Lynch has wells to supplement irrigation from the Rosa. But the wells are more than 1,000 feet deep and the power bills for pumping water to the surface, usually $10,000 or $12,000 a season, could double in the energy crunch.

Lynch isn't even sure how much water those wells will produce because of new wells punched since 1994.

"If everyone else around me starts sucking on the aquifer, I could be toast," Lynch said.

`The buzzards are coming'

Pete Groeneweg of Outlook, Yakima County, looks at the $75,000 in irrigation equipment he bought for fields he doesn't know if he can irrigate.

His usual crop of corn and beans take too much water. He would rather save water for his mint, which brings a higher price, or for the new fruit trees he put in last year. So he planted wheat, the cheapest crop to grow.

He wonders if he can get out of a contract to buy $6,000 worth of new fruit trees. Wonders whether to cancel or keep an order for posts and wire to trellis them. That's $10,000 more.

"One year like this, it could take you five, six years to recoup what you lost. Look at all that money and time, that's what you think about while you lay in bed at night. Or when you're on the tractor your mind is rolling too."

Gay, the fruit grower, says he's down to about 2-1/2 hours of sleep a night.

Neighbors notice the weeds and unpruned trees in his orchard. "It's embarrassing," Gay said. "Everyone drives by, and they see it. I had a guy come by and ask if I wanted to sell some equipment. The buzzards are coming."

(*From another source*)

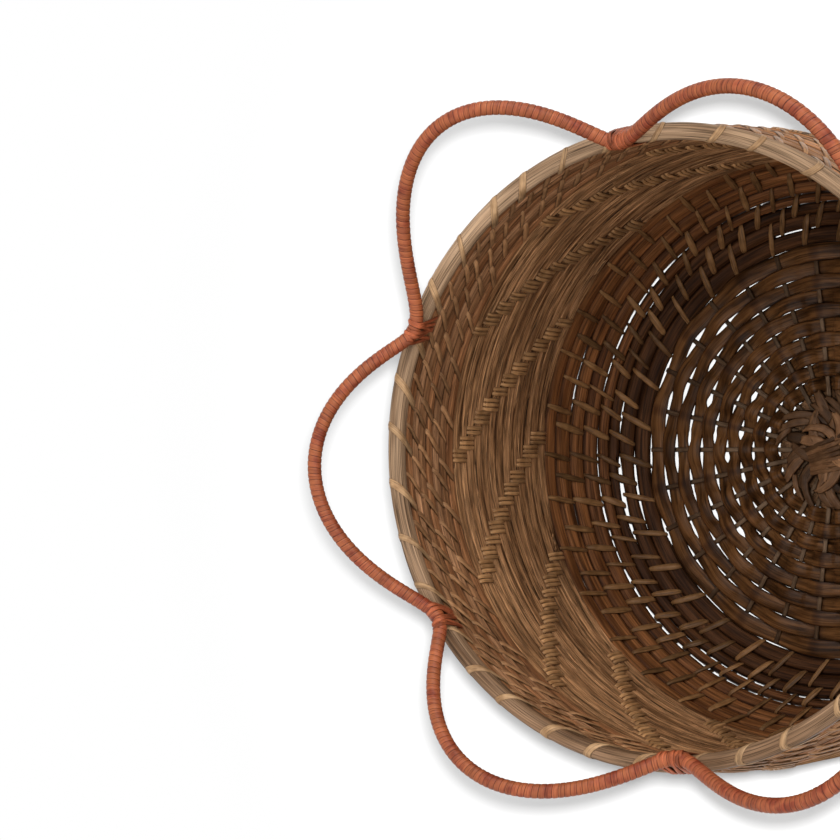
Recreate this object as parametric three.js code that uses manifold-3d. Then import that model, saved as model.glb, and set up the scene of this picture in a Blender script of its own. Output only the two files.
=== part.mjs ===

He goes through the gamut of emotions, including determination to hang on for the sake of his three kids, ages 17, 13 and 10, and elderly parents, who still live on the farm. "I was born in my mom and dad's house. I planted these trees, grew most of the rootstock. I was out here with my dad when I was 6 years old; I drove the tractor when I was 10.

"If I go broke I never want to come back here again. I couldn't stand to see it."